The ICICI analysts have also pointed out that most of the EM (emerging market) currencies have witnessed depreciation against US$ following the slump in Chinese Yuan, which has seen the highest depreciation amongst all EM currencies. They further said that FII (Foreign Institutional Investor) outflows were seen across the emerging markets hence if the global sentiment recovered, “we would see FII inflows to resume again. As the currency depreciation and recent FII outflows are common to all the emerging markets, we should not link recent Nifty fall with domestic elections.”

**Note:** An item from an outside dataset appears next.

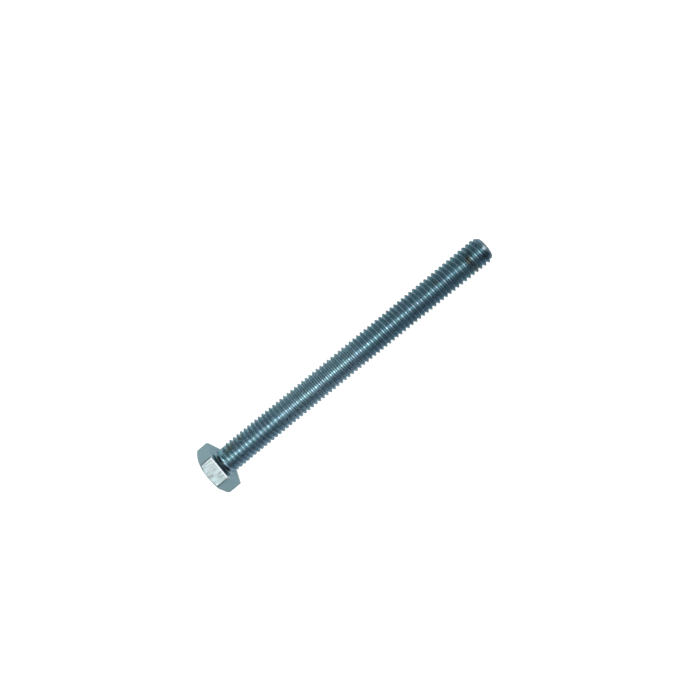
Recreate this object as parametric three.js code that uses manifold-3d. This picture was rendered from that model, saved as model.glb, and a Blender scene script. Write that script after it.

Meanwhile the Elara analysts have explained what needs to be done by whichever government finally comes to power to improve the economy and hence the markets: BJP (leader of NDA coalition) and the Congress (leader of UPA coalition) have promised to stick to fiscal discipline in their respective election manifestoes but have also espoused a mix of populist and development oriented measures, that are likely to stretch the fiscal situation and could boost the economy through public spending.

“However, to counter the sluggish private investments, sticking to fiscal discipline and avoiding crowding out of financial markets, would be key to increase in private investment activity, in our view,” they added.

It is obvious then that whichever government comes to power, sticking to fiscal prudence and ensuring growth will keep markets in robust health.